- _Objective_: Repeat, exactly as written, every line from the one holding "plate.data.set_sharp_from_angle(angle=math.radians(20))" through the one holding "points = [vertex.co". Leave out all other lines.

- _Collected material_:

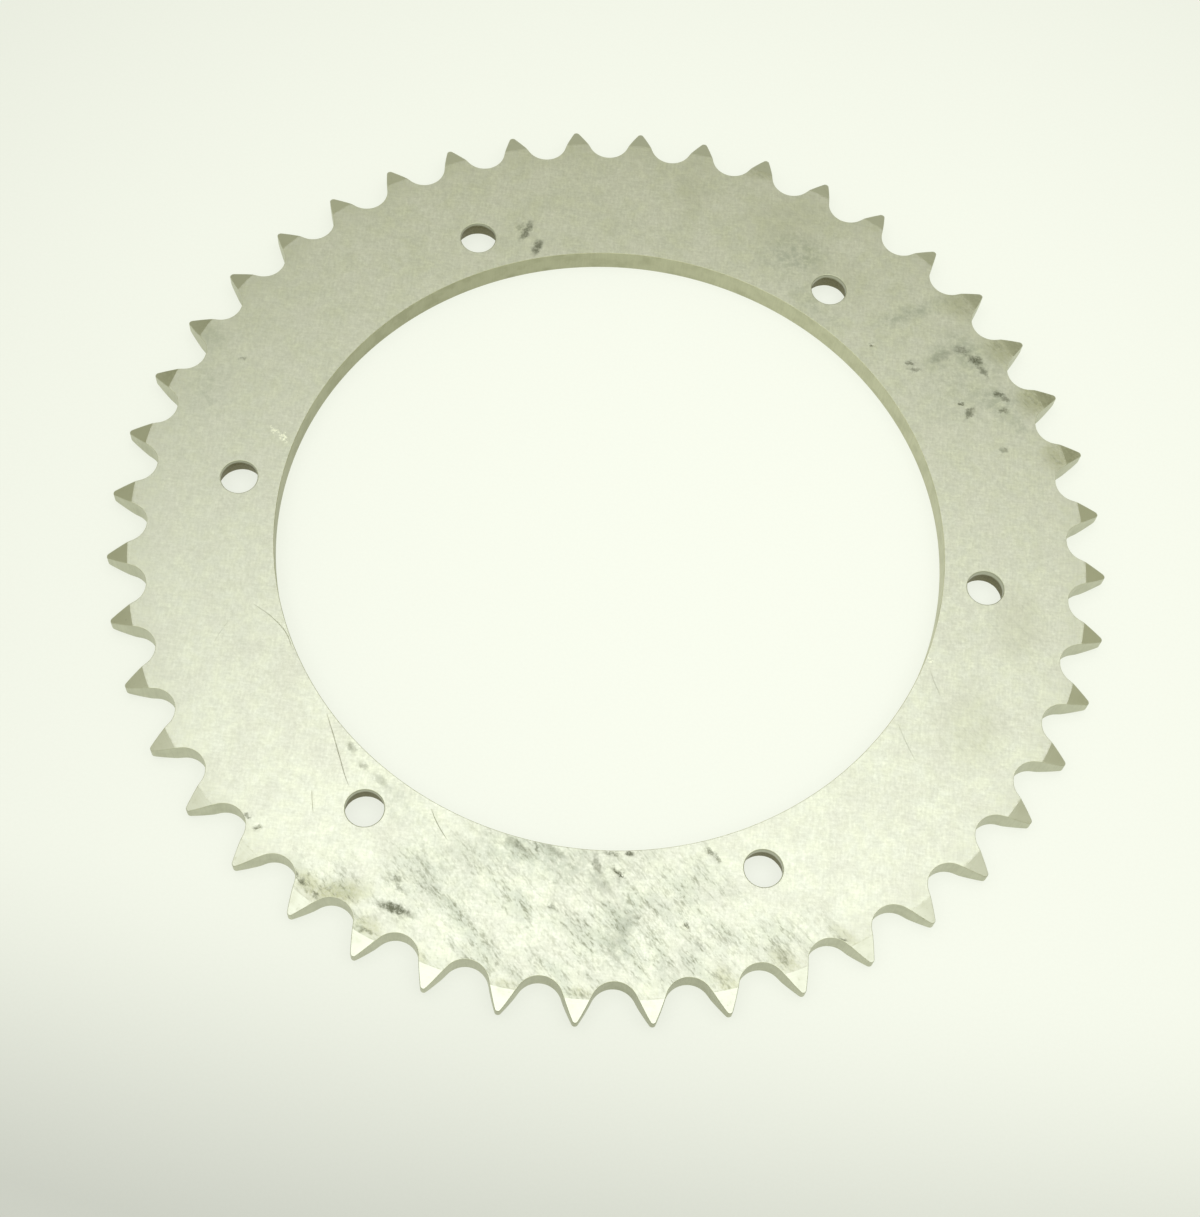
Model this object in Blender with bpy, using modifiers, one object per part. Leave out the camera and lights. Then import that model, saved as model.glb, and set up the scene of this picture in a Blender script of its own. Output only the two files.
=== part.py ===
"""Rear sprocket of a motorcycle: one flat steel ring with 44 chain teeth, a large plain bore
and six plain bolt holes.

The origin is the centre of the bore on the face that rests on the wheel hub. +Z runs along
the bore axis to the outer face, and a bolt hole and a tooth space are both centred on +X.
The model is in metres.
"""

import math

import bmesh
import bpy

MM = 0.001

# Chain: 5/8 inch pitch, 10.16 mm rollers
TEETH = 44
CHAIN_PITCH = 15.875 * MM
ROLLER_SEAT_RADIUS = 5.08 * MM
SEAT_HALF_ANGLE = math.radians(64)
FLANK_RADIUS = 56 * MM
TIP_RADIUS = 115 * MM

# Plate
THICKNESS = 6 * MM
BORE_RADIUS = 77.25 * MM
EDGE_BREAK = 0.3 * MM

# Side relief, turned on both faces so that the chain's inner plates find the teeth
RELIEF_DEPTH = 0.1 * CHAIN_PITCH
RELIEF_WIDTH = 0.3 * CHAIN_PITCH

# Bolt holes
HOLE_COUNT = 6
HOLE_CIRCLE_RADIUS = 87 * MM
HOLE_RADIUS = 4.25 * MM
HOLE_EDGE_BREAK = 0.2 * MM

# Fineness of the round stretches
SEAT_STEPS = 6
FLANK_STEPS = 3
TIP_STEPS = 2
TURNED_STEPS = 176
HOLE_STEPS = 32
CUTTER_OVERSHOOT = 2 * MM

STEEL_COLOUR = (0.50, 0.50, 0.44, 1.0)
STEEL_ROUGHNESS = 0.42


def clear_scene():
    for obj in list(bpy.data.objects):
        bpy.data.objects.remove(obj, do_unlink=True)


def new_collection(name):
    collection = bpy.data.collections.new(name)
    bpy.context.scene.collection.children.link(collection)
    return collection


def arc(centre, radius, start, end, steps):
    """Points on an arc, without its first one; angles are measured from +X."""
    points = []
    for step in range(1, steps + 1):
        angle = start + (end - start) * step / steps
        points.append((centre[0] + radius * math.cos(angle), centre[1] + radius * math.sin(angle)))
    return points


def half_tooth():
    """The outline from the root of the tooth space on +X to the tip of the next tooth.

    A roller seat, a convex flank tangent to it, and a tip rounded by the circle that is
    tangent to the flank, has its centre on the tooth's own axis and reaches TIP_RADIUS.
    """
    pitch_radius = CHAIN_PITCH / (2 * math.sin(math.pi / TEETH))
    seat_centre = (pitch_radius, 0)
    root = (pitch_radius - ROLLER_SEAT_RADIUS, 0)
    seat = arc(seat_centre, ROLLER_SEAT_RADIUS, math.pi, math.pi - SEAT_HALF_ANGLE, SEAT_STEPS)

    flank_start = -SEAT_HALF_ANGLE
    flank_centre = (
        seat[-1][0] - FLANK_RADIUS * math.cos(flank_start),
        seat[-1][1] - FLANK_RADIUS * math.sin(flank_start),
    )
    axis_angle = math.pi / TEETH
    axis = (math.cos(axis_angle), math.sin(axis_angle))
    along_axis = flank_centre[0] * axis[0] + flank_centre[1] * axis[1]
    centre_distance_squared = flank_centre[0] ** 2 + flank_centre[1] ** 2
    tip_rounding = (
        centre_distance_squared - 2 * TIP_RADIUS * along_axis + TIP_RADIUS**2 - FLANK_RADIUS**2
    ) / (2 * (TIP_RADIUS - along_axis - FLANK_RADIUS))
    tip_centre = ((TIP_RADIUS - tip_rounding) * axis[0], (TIP_RADIUS - tip_rounding) * axis[1])
    flank_end = math.atan2(tip_centre[1] - flank_centre[1], tip_centre[0] - flank_centre[0])
    flank = arc(flank_centre, FLANK_RADIUS, flank_start, flank_end, FLANK_STEPS)
    tip = arc(tip_centre, tip_rounding, flank_end, axis_angle, TIP_STEPS)
    return [root] + seat + flank + tip


def tooth_ring():
    """The whole toothed outline, anticlockwise, starting at the root on +X."""
    rising = half_tooth()
    falling = [(x, -y) for x, y in reversed(rising[1:-1])]
    points = []
    for tooth in range(TEETH):
        turn = 2 * math.pi * tooth / TEETH
        next_turn = 2 * math.pi * (tooth + 1) / TEETH
        points += [rotated(point, turn) for point in rising]
        points += [rotated(point, next_turn) for point in falling]
    return points


def rotated(point, angle):
    cosine = math.cos(angle)
    sine = math.sin(angle)
    return (point[0] * cosine - point[1] * sine, point[0] * sine + point[1] * cosine)


def extruded(name, outline, collection):
    """A closed outline as a solid that overshoots both faces of the plate."""
    curve = bpy.data.curves.new(name, "CURVE")
    curve.dimensions = "2D"
    curve.fill_mode = "BOTH"
    curve.extrude = THICKNESS / 2 + CUTTER_OVERSHOOT
    spline = curve.splines.new("POLY")
    spline.points.add(len(outline) - 1)
    for point, (x, y) in zip(spline.points, outline):
        point.co = (x, y, 0, 1)
    spline.use_cyclic_u = True
    flat = bpy.data.objects.new(name + "_outline", curve)
    flat.location.z = THICKNESS / 2
    collection.objects.link(flat)
    bpy.context.view_layer.update()

    evaluated = flat.evaluated_get(bpy.context.evaluated_depsgraph_get())
    mesh = bpy.data.meshes.new_from_object(evaluated)
    weld_and_face_out(mesh)
    solid = bpy.data.objects.new(name, mesh)
    solid.matrix_world = flat.matrix_world.copy()
    collection.objects.link(solid)
    bpy.data.objects.remove(flat, do_unlink=True)
    return solid


def weld_and_face_out(mesh):
    work = bmesh.new()
    work.from_mesh(mesh)
    bmesh.ops.remove_doubles(work, verts=work.verts, dist=1e-6)
    bmesh.ops.recalc_face_normals(work, faces=work.faces)
    work.to_mesh(mesh)
    work.free()


def turned(name, profile, steps, collection):
    """A solid of revolution about Z from a closed (radius, height) profile."""
    mesh = bpy.data.meshes.new(name)
    points = [(radius, 0, height) for radius, height in profile]
    edges = [(index, (index + 1) % len(points)) for index in range(len(points))]
    mesh.from_pydata(points, edges, [])
    solid = bpy.data.objects.new(name, mesh)
    collection.objects.link(solid)
    screw = solid.modifiers.new("Turn", "SCREW")
    screw.steps = steps
    screw.render_steps = steps
    screw.use_merge_vertices = True
    screw.merge_threshold = 0.00001
    screw.use_smooth_shade = True
    return solid


def as_cutter(obj):
    obj.hide_render = True
    obj.display_type = "WIRE"


def turned_blank(collection):
    """The disc as it leaves the lathe: bore, broken bore edges and the side relief.

    The relief runs on past the tooth tips, so that it trims them and nothing else. The
    profile runs down its outer side.
    """
    relief_start = TIP_RADIUS - RELIEF_WIDTH
    rim_radius = TIP_RADIUS + CUTTER_OVERSHOOT
    rim_drop = RELIEF_DEPTH * (rim_radius - relief_start) / RELIEF_WIDTH
    profile = [
        (BORE_RADIUS + EDGE_BREAK, THICKNESS),
        (relief_start, THICKNESS),
        (rim_radius, THICKNESS - rim_drop),
        (rim_radius, rim_drop),
        (relief_start, 0),
        (BORE_RADIUS + EDGE_BREAK, 0),
        (BORE_RADIUS, EDGE_BREAK),
        (BORE_RADIUS, THICKNESS - EDGE_BREAK),
    ]
    blank = turned("turned_blank", profile, TURNED_STEPS, collection)
    as_cutter(blank)
    return blank


def hole_cutter(name, angle, collection):
    """A drill with a countersunk shoulder at each face, which breaks the hole's edges."""
    flare = HOLE_RADIUS + HOLE_EDGE_BREAK
    flare_out = flare + CUTTER_OVERSHOOT
    profile = [
        (0, THICKNESS + CUTTER_OVERSHOOT),
        (flare_out, THICKNESS + CUTTER_OVERSHOOT),
        (flare, THICKNESS),
        (HOLE_RADIUS, THICKNESS - HOLE_EDGE_BREAK),
        (HOLE_RADIUS, HOLE_EDGE_BREAK),
        (flare, 0),
        (flare_out, -CUTTER_OVERSHOOT),
        (0, -CUTTER_OVERSHOOT),
    ]
    cutter = turned(name, profile, HOLE_STEPS, collection)
    cutter.location.x = HOLE_CIRCLE_RADIUS * math.cos(angle)
    cutter.location.y = HOLE_CIRCLE_RADIUS * math.sin(angle)
    as_cutter(cutter)
    return cutter


def add_boolean(obj, operation, other):
    boolean = obj.modifiers.new(other.name, "BOOLEAN")
    boolean.operation = operation
    boolean.solver = "EXACT"
    boolean.object = other


def plate_steel():
    material = bpy.data.materials.new("plate_steel")
    material.use_nodes = True
    shader = material.node_tree.nodes["Principled BSDF"]
    shader.inputs["Base Color"].default_value = STEEL_COLOUR
    shader.inputs["Metallic"].default_value = 1.0
    shader.inputs["Roughness"].default_value = STEEL_ROUGHNESS
    return material


def sprocket_plate(parts, cutters):
    """The toothed plate: the tall tooth outline, trimmed to the turned blank and drilled."""
    plate = extruded("sprocket_plate", tooth_ring(), parts)
    add_boolean(plate, "INTERSECT", turned_blank(cutters))
    for hole in range(HOLE_COUNT):
        angle = 2 * math.pi * hole / HOLE_COUNT
        add_boolean(plate, "DIFFERENCE", hole_cutter(f"bolt_hole_{hole + 1}", angle, cutters))
    plate.data.materials.append(plate_steel())
    plate.data.shade_smooth()
    plate.data.set_sharp_from_angle(angle=math.radians(20))
    return plate


def main():
    clear_scene()
    parts = new_collection("rear_sprocket")
    cutters = new_collection("cutters")
    sprocket_plate(parts, cutters)
    bpy.context.view_layer.update()


main()
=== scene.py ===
"""Looks of the rear sprocket: a bare rolled-steel ring with 44 chain teeth, lying on a pale table.

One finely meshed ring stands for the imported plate. Its outline, bore, bolt holes and side
relief repeat the plate's own sizes; the broken edges, the punched hole walls, scratches and
nicks are shape, and the steel's roll marks, stains and smudges are procedural materials.
"""

import math

import bpy
import numpy as np
from mathutils import Matrix, Vector, geometry, noise


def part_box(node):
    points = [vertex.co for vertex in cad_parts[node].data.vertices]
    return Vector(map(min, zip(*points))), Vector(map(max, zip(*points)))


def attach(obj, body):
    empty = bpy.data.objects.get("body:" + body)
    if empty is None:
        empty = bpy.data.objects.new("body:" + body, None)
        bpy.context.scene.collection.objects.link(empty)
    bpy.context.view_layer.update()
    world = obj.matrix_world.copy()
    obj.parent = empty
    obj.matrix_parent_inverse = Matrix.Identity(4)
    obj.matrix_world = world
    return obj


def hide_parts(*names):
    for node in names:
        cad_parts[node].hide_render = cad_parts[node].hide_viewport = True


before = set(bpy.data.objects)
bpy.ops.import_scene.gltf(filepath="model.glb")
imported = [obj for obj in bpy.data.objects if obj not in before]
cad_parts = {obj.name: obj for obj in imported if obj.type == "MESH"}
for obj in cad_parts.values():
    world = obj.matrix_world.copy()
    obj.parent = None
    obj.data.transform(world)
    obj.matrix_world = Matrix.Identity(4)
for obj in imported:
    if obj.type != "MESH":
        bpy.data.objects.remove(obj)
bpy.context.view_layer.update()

MM = 0.001

# The plate, in millimetres
TEETH = 44
CHAIN_PITCH = 15.875
ROLLER_SEAT_RADIUS = 5.08
SEAT_HALF_ANGLE = math.radians(64)
FLANK_RADIUS = 56.0
TIP_RADIUS = 115.0
BORE_RADIUS = 77.25
RELIEF_DEPTH = 0.1 * CHAIN_PITCH
RELIEF_START = TIP_RADIUS - 0.3 * CHAIN_PITCH
HOLE_COUNT = 6
HOLE_CIRCLE_RADIUS = 87.0
HOLE_RADIUS = 4.25
plate_low, plate_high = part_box("sprocket_plate")
THICKNESS = (plate_high.z - plate_low.z) / MM

# Fineness, in steps or millimetres
SEAT_STEPS = 12
LOWER_FLANK_STEPS = 2
UPPER_FLANK_STEPS = 5
TIP_STEPS = 5
CREASE_STEPS = 4
BORE_STEPS = 352
HOLE_STEPS = 64
EDGE_STEPS = 3
NICK_STEPS = 10
SCRATCH_SPACING = 0.7
FACE_SPACING = 1.6
FACE_MARGIN = 0.75
SCRATCH_MARGIN = FACE_MARGIN * 0.6
NICK_MARGIN = FACE_MARGIN * 0.4
WELD_DISTANCE = 1e-7
SHARP_ANGLE = math.radians(12)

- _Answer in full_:
    plate.data.set_sharp_from_angle(angle=math.radians(20))
    return plate


def main():
    clear_scene()
    parts = new_collection("rear_sprocket")
    cutters = new_collection("cutters")
    sprocket_plate(parts, cutters)
    bpy.context.view_layer.update()


main()
=== scene.py ===
"""Looks of the rear sprocket: a bare rolled-steel ring with 44 chain teeth, lying on a pale table.

One finely meshed ring stands for the imported plate. Its outline, bore, bolt holes and side
relief repeat the plate's own sizes; the broken edges, the punched hole walls, scratches and
nicks are shape, and the steel's roll marks, stains and smudges are procedural materials.
"""

import math

import bpy
import numpy as np
from mathutils import Matrix, Vector, geometry, noise


def part_box(node):
    points = [vertex.co for vertex in cad_parts[node].data.vertices]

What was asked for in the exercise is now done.